_Short exercise_
Print out the material that follows word for word.

_Given information_
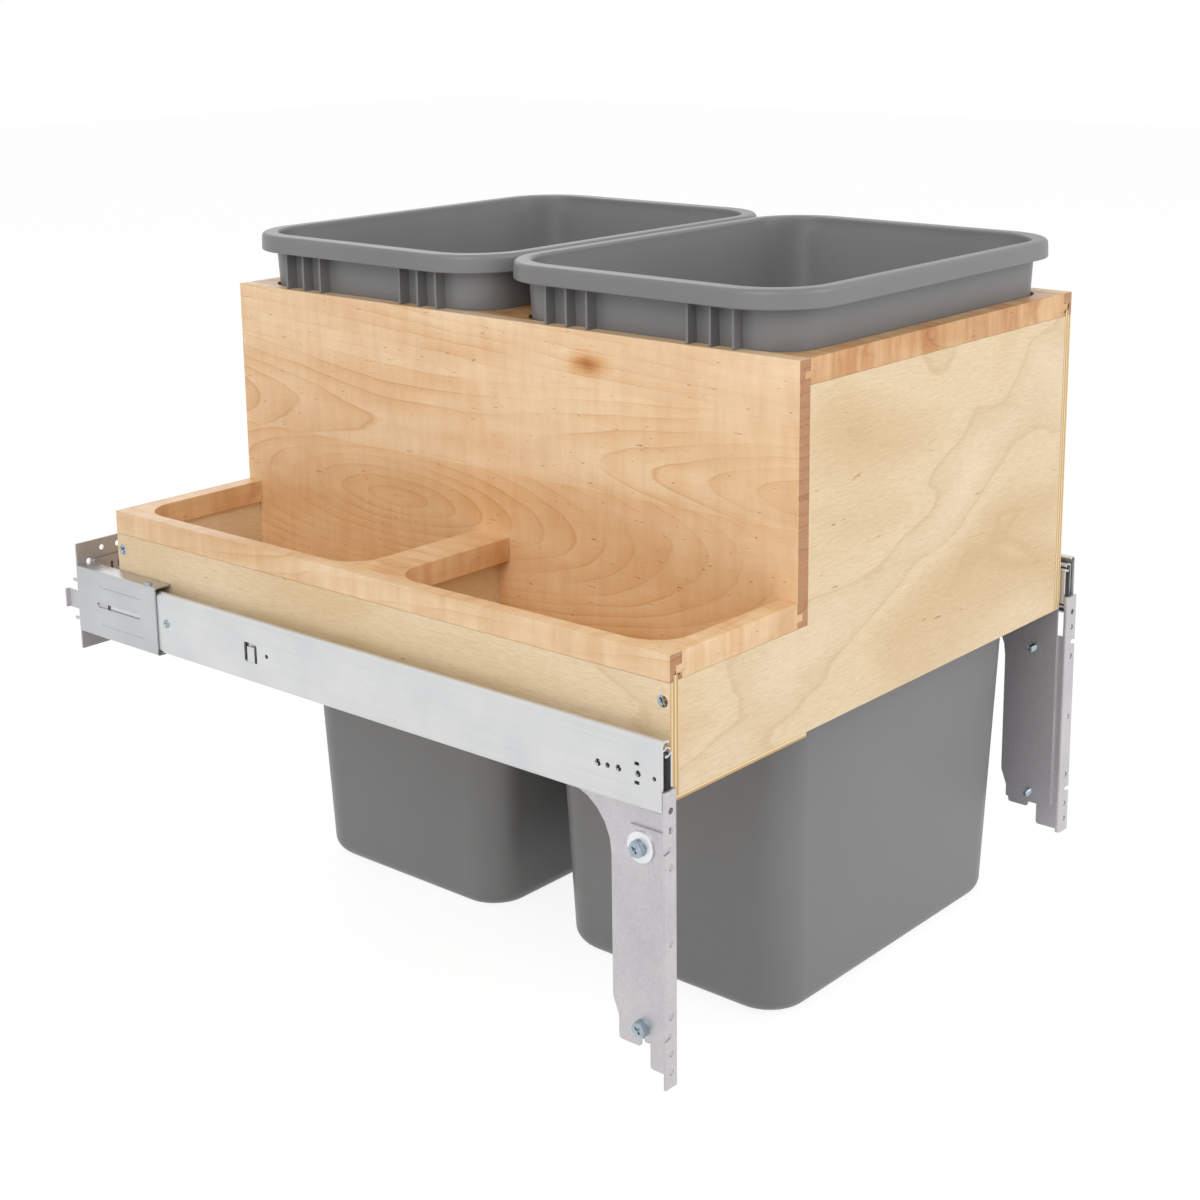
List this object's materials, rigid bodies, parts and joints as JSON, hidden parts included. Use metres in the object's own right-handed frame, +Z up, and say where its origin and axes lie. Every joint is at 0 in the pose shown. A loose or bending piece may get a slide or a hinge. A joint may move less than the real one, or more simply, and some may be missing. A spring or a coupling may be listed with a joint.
{
  "type": "pull out trash cabinet",
  "caption": "Top-mount pull-out waste unit: stepped wooden box with lift-out bins and a side tray, hung on full-extension ball-bearing slides with door brackets.",
  "frame": {"origin": "middle of the footprint, at the level of the undersides of the bins", "axes": "+Z up; -Y towards the kitchen, the way the unit pulls out and where the door goes; +X to the right seen from the door; the tray is on the -X side"},
  "size_m": [0.5332, 0.6184, 0.5409],
  "materials": {
    "maple_panel": "clear-lacquered solid maple",
    "maple_boards": "clear-lacquered solid maple",
    "maple_rails": "clear-lacquered solid maple",
    "plywood_sides": "clear-lacquered birch plywood",
    "plywood_ends": "clear-lacquered birch plywood",
    "plywood_tray": "clear-lacquered birch plywood",
    "grey_plastic": "satin moulded polyethylene",
    "zinc_slide": "zinc-plated rolled steel",
    "zinc_bracket": "galvanised pressed steel",
    "zinc_fasteners": "bright zinc",
    "blue_plastic": "moulded nylon"
  },
  "bodies": {
    "cabinet_runners": {"cabinet_member_left": "zinc_slide", "slide_rivet_left": "zinc_slide", "soft_close_unit_left": "blue_plastic", "rear_sleeve_left": "zinc_slide", "sleeve_clamp_screw_left": "zinc_fasteners", "rear_bracket_left": "zinc_bracket", "cabinet_member_right": "zinc_slide", "slide_rivet_right": "zinc_slide", "soft_close_unit_right": "blue_plastic", "rear_sleeve_right": "zinc_slide", "sleeve_clamp_screw_right": "zinc_fasteners", "rear_bracket_right": "zinc_bracket"},
    "drawer": {"side_panel_left": "plywood_sides", "side_panel_right": "plywood_sides", "front_panel": "plywood_ends", "rear_panel": "plywood_ends", "tall_panel": "maple_panel", "tray_floor": "plywood_tray", "tray_partition": "plywood_tray", "tray_rail_left": "maple_rails", "bin_rail_right": "maple_rails", "tray_board_front": "maple_boards", "tray_board_middle": "maple_boards", "tray_board_rear": "maple_boards", "bin_board_front": "maple_boards", "bin_board_middle": "maple_boards", "bin_board_rear": "maple_boards", "panel_screw_left_front": "zinc_fasteners", "panel_screw_left_rear": "zinc_fasteners", "panel_screw_right_front_lower": "zinc_fasteners", "panel_screw_right_front_upper": "zinc_fasteners", "panel_screw_right_rear_lower": "zinc_fasteners", "panel_screw_right_rear_upper": "zinc_fasteners", "drawer_member_left": "zinc_slide", "slide_screw_front_left": "zinc_fasteners", "slide_screw_rear_left": "zinc_fasteners", "door_plate_left": "zinc_bracket", "door_bracket_left": "zinc_bracket", "upper_bolt_left": "zinc_fasteners", "upper_bolt_washer_left": "zinc_fasteners", "lower_bolt_left": "zinc_fasteners", "drawer_member_right": "zinc_slide", "slide_screw_front_right": "zinc_fasteners", "slide_screw_rear_right": "zinc_fasteners", "door_plate_right": "zinc_bracket", "door_bracket_right": "zinc_bracket", "upper_bolt_right": "zinc_fasteners", "upper_bolt_washer_right": "zinc_fasteners", "lower_bolt_right": "zinc_fasteners"},
    "intermediate_left": {"intermediate_member_left": "zinc_slide"},
    "outer_cage_left": {"outer_ball_cage_left": "zinc_slide"},
    "inner_cage_left": {"inner_ball_cage_left": "zinc_slide"},
    "intermediate_right": {"intermediate_member_right": "zinc_slide"},
    "outer_cage_right": {"outer_ball_cage_right": "zinc_slide"},
    "inner_cage_right": {"inner_ball_cage_right": "zinc_slide"},
    "front_bin": {"bin_front": "grey_plastic"},
    "rear_bin": {"bin_rear": "grey_plastic"}
  },
  "joints": [
    {"name": "drawer_slide", "type": "slide", "parent": "cabinet_runners", "child": "drawer", "axis": [0, -1, 0], "range_m": [0, 0.55]},
    {"name": "intermediate_left_slide", "type": "slide", "parent": "cabinet_runners", "child": "intermediate_left", "axis": [0, -1, 0], "range_m": [0, 0.275]},
    {"name": "outer_cage_left_slide", "type": "slide", "parent": "cabinet_runners", "child": "outer_cage_left", "axis": [0, -1, 0], "range_m": [0, 0.1375]},
    {"name": "inner_cage_left_slide", "type": "slide", "parent": "cabinet_runners", "child": "inner_cage_left", "axis": [0, -1, 0], "range_m": [0, 0.4125]},
    {"name": "intermediate_right_slide", "type": "slide", "parent": "cabinet_runners", "child": "intermediate_right", "axis": [0, -1, 0], "range_m": [0, 0.275]},
    {"name": "outer_cage_right_slide", "type": "slide", "parent": "cabinet_runners", "child": "outer_cage_right", "axis": [0, -1, 0], "range_m": [0, 0.1375]},
    {"name": "inner_cage_right_slide", "type": "slide", "parent": "cabinet_runners", "child": "inner_cage_right", "axis": [0, -1, 0], "range_m": [0, 0.4125]},
    {"name": "front_bin_lift", "type": "slide", "parent": "drawer", "child": "front_bin", "axis": [0, 0, 1], "range_m": [0, 0.55]},
    {"name": "rear_bin_lift", "type": "slide", "parent": "drawer", "child": "rear_bin", "axis": [0, 0, 1], "range_m": [0, 0.55]}
  ],
  "couplings": [
    {"joint": "intermediate_left_slide", "follows": "drawer_slide", "ratio": 0.5},
    {"joint": "outer_cage_left_slide", "follows": "drawer_slide", "ratio": 0.25},
    {"joint": "inner_cage_left_slide", "follows": "drawer_slide", "ratio": 0.75},
    {"joint": "intermediate_right_slide", "follows": "drawer_slide", "ratio": 0.5},
    {"joint": "outer_cage_right_slide", "follows": "drawer_slide", "ratio": 0.25},
    {"joint": "inner_cage_right_slide", "follows": "drawer_slide", "ratio": 0.75}
  ]
}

_Exercise output_
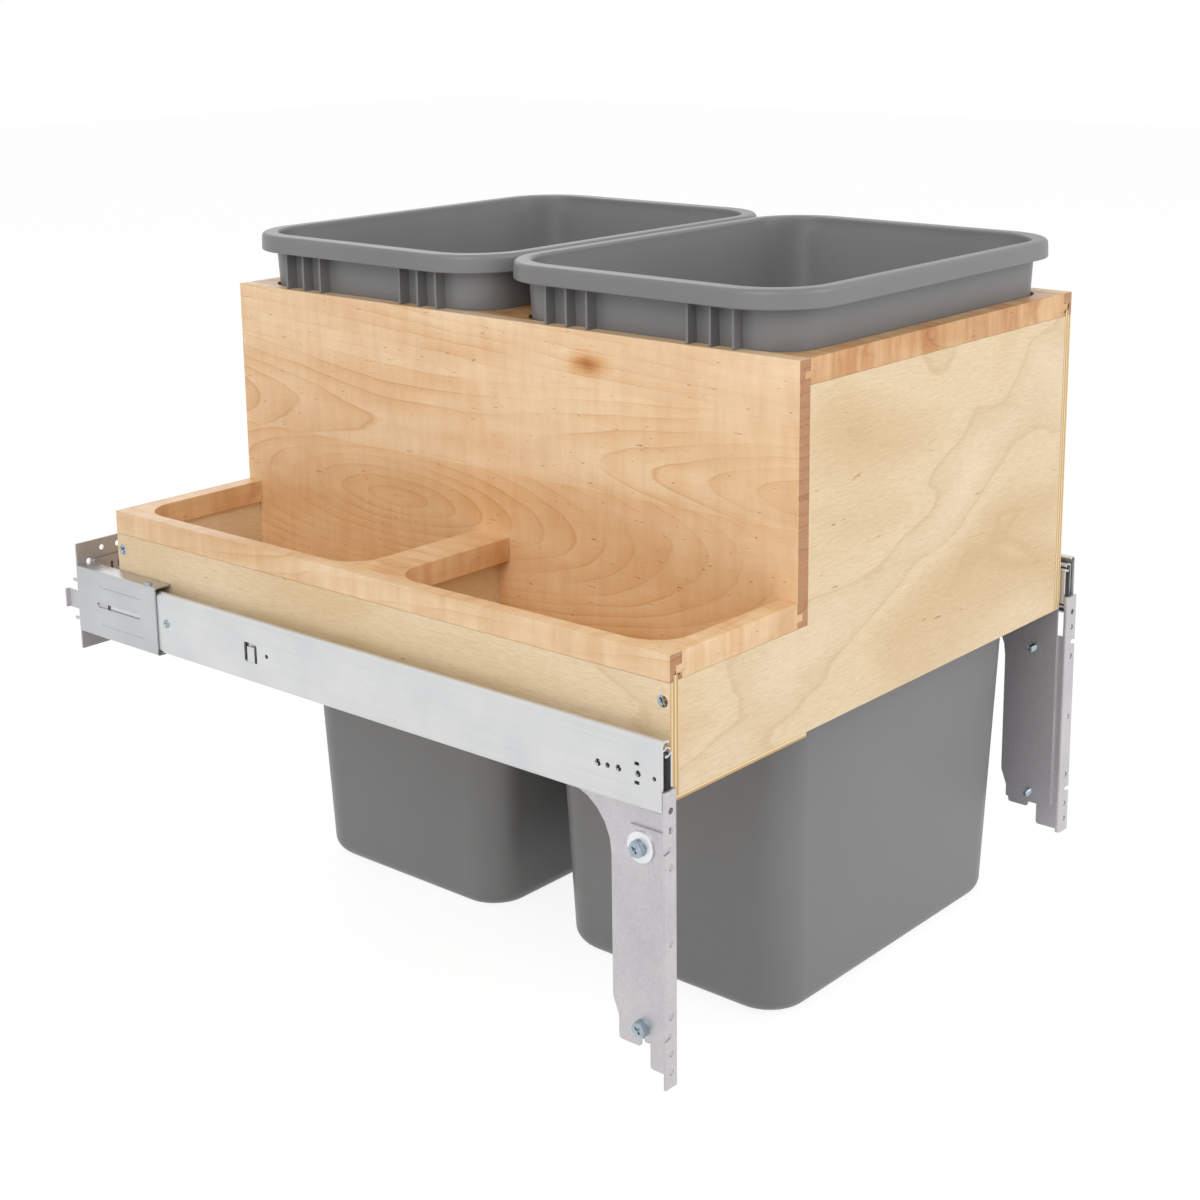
List this object's materials, rigid bodies, parts and joints as JSON, hidden parts included. Use metres in the object's own right-handed frame, +Z up, and say where its origin and axes lie. Every joint is at 0 in the pose shown. A loose or bending piece may get a slide or a hinge. A joint may move less than the real one, or more simply, and some may be missing. A spring or a coupling may be listed with a joint.
{
  "type": "pull out trash cabinet",
  "caption": "Top-mount pull-out waste unit: stepped wooden box with lift-out bins and a side tray, hung on full-extension ball-bearing slides with door brackets.",
  "frame": {"origin": "middle of the footprint, at the level of the undersides of the bins", "axes": "+Z up; -Y towards the kitchen, the way the unit pulls out and where the door goes; +X to the right seen from the door; the tray is on the -X side"},
  "size_m": [0.5332, 0.6184, 0.5409],
  "materials": {
    "maple_panel": "clear-lacquered solid maple",
    "maple_boards": "clear-lacquered solid maple",
    "maple_rails": "clear-lacquered solid maple",
    "plywood_sides": "clear-lacquered birch plywood",
    "plywood_ends": "clear-lacquered birch plywood",
    "plywood_tray": "clear-lacquered birch plywood",
    "grey_plastic": "satin moulded polyethylene",
    "zinc_slide": "zinc-plated rolled steel",
    "zinc_bracket": "galvanised pressed steel",
    "zinc_fasteners": "bright zinc",
    "blue_plastic": "moulded nylon"
  },
  "bodies": {
    "cabinet_runners": {"cabinet_member_left": "zinc_slide", "slide_rivet_left": "zinc_slide", "soft_close_unit_left": "blue_plastic", "rear_sleeve_left": "zinc_slide", "sleeve_clamp_screw_left": "zinc_fasteners", "rear_bracket_left": "zinc_bracket", "cabinet_member_right": "zinc_slide", "slide_rivet_right": "zinc_slide", "soft_close_unit_right": "blue_plastic", "rear_sleeve_right": "zinc_slide", "sleeve_clamp_screw_right": "zinc_fasteners", "rear_bracket_right": "zinc_bracket"},
    "drawer": {"side_panel_left": "plywood_sides", "side_panel_right": "plywood_sides", "front_panel": "plywood_ends", "rear_panel": "plywood_ends", "tall_panel": "maple_panel", "tray_floor": "plywood_tray", "tray_partition": "plywood_tray", "tray_rail_left": "maple_rails", "bin_rail_right": "maple_rails", "tray_board_front": "maple_boards", "tray_board_middle": "maple_boards", "tray_board_rear": "maple_boards", "bin_board_front": "maple_boards", "bin_board_middle": "maple_boards", "bin_board_rear": "maple_boards", "panel_screw_left_front": "zinc_fasteners", "panel_screw_left_rear": "zinc_fasteners", "panel_screw_right_front_lower": "zinc_fasteners", "panel_screw_right_front_upper": "zinc_fasteners", "panel_screw_right_rear_lower": "zinc_fasteners", "panel_screw_right_rear_upper": "zinc_fasteners", "drawer_member_left": "zinc_slide", "slide_screw_front_left": "zinc_fasteners", "slide_screw_rear_left": "zinc_fasteners", "door_plate_left": "zinc_bracket", "door_bracket_left": "zinc_bracket", "upper_bolt_left": "zinc_fasteners", "upper_bolt_washer_left": "zinc_fasteners", "lower_bolt_left": "zinc_fasteners", "drawer_member_right": "zinc_slide", "slide_screw_front_right": "zinc_fasteners", "slide_screw_rear_right": "zinc_fasteners", "door_plate_right": "zinc_bracket", "door_bracket_right": "zinc_bracket", "upper_bolt_right": "zinc_fasteners", "upper_bolt_washer_right": "zinc_fasteners", "lower_bolt_right": "zinc_fasteners"},
    "intermediate_left": {"intermediate_member_left": "zinc_slide"},
    "outer_cage_left": {"outer_ball_cage_left": "zinc_slide"},
    "inner_cage_left": {"inner_ball_cage_left": "zinc_slide"},
    "intermediate_right": {"intermediate_member_right": "zinc_slide"},
    "outer_cage_right": {"outer_ball_cage_right": "zinc_slide"},
    "inner_cage_right": {"inner_ball_cage_right": "zinc_slide"},
    "front_bin": {"bin_front": "grey_plastic"},
    "rear_bin": {"bin_rear": "grey_plastic"}
  },
  "joints": [
    {"name": "drawer_slide", "type": "slide", "parent": "cabinet_runners", "child": "drawer", "axis": [0, -1, 0], "range_m": [0, 0.55]},
    {"name": "intermediate_left_slide", "type": "slide", "parent": "cabinet_runners", "child": "intermediate_left", "axis": [0, -1, 0], "range_m": [0, 0.275]},
    {"name": "outer_cage_left_slide", "type": "slide", "parent": "cabinet_runners", "child": "outer_cage_left", "axis": [0, -1, 0], "range_m": [0, 0.1375]},
    {"name": "inner_cage_left_slide", "type": "slide", "parent": "cabinet_runners", "child": "inner_cage_left", "axis": [0, -1, 0], "range_m": [0, 0.4125]},
    {"name": "intermediate_right_slide", "type": "slide", "parent": "cabinet_runners", "child": "intermediate_right", "axis": [0, -1, 0], "range_m": [0, 0.275]},
    {"name": "outer_cage_right_slide", "type": "slide", "parent": "cabinet_runners", "child": "outer_cage_right", "axis": [0, -1, 0], "range_m": [0, 0.1375]},
    {"name": "inner_cage_right_slide", "type": "slide", "parent": "cabinet_runners", "child": "inner_cage_right", "axis": [0, -1, 0], "range_m": [0, 0.4125]},
    {"name": "front_bin_lift", "type": "slide", "parent": "drawer", "child": "front_bin", "axis": [0, 0, 1], "range_m": [0, 0.55]},
    {"name": "rear_bin_lift", "type": "slide", "parent": "drawer", "child": "rear_bin", "axis": [0, 0, 1], "range_m": [0, 0.55]}
  ],
  "couplings": [
    {"joint": "intermediate_left_slide", "follows": "drawer_slide", "ratio": 0.5},
    {"joint": "outer_cage_left_slide", "follows": "drawer_slide", "ratio": 0.25},
    {"joint": "inner_cage_left_slide", "follows": "drawer_slide", "ratio": 0.75},
    {"joint": "intermediate_right_slide", "follows": "drawer_slide", "ratio": 0.5},
    {"joint": "outer_cage_right_slide", "follows": "drawer_slide", "ratio": 0.25},
    {"joint": "inner_cage_right_slide", "follows": "drawer_slide", "ratio": 0.75}
  ]
}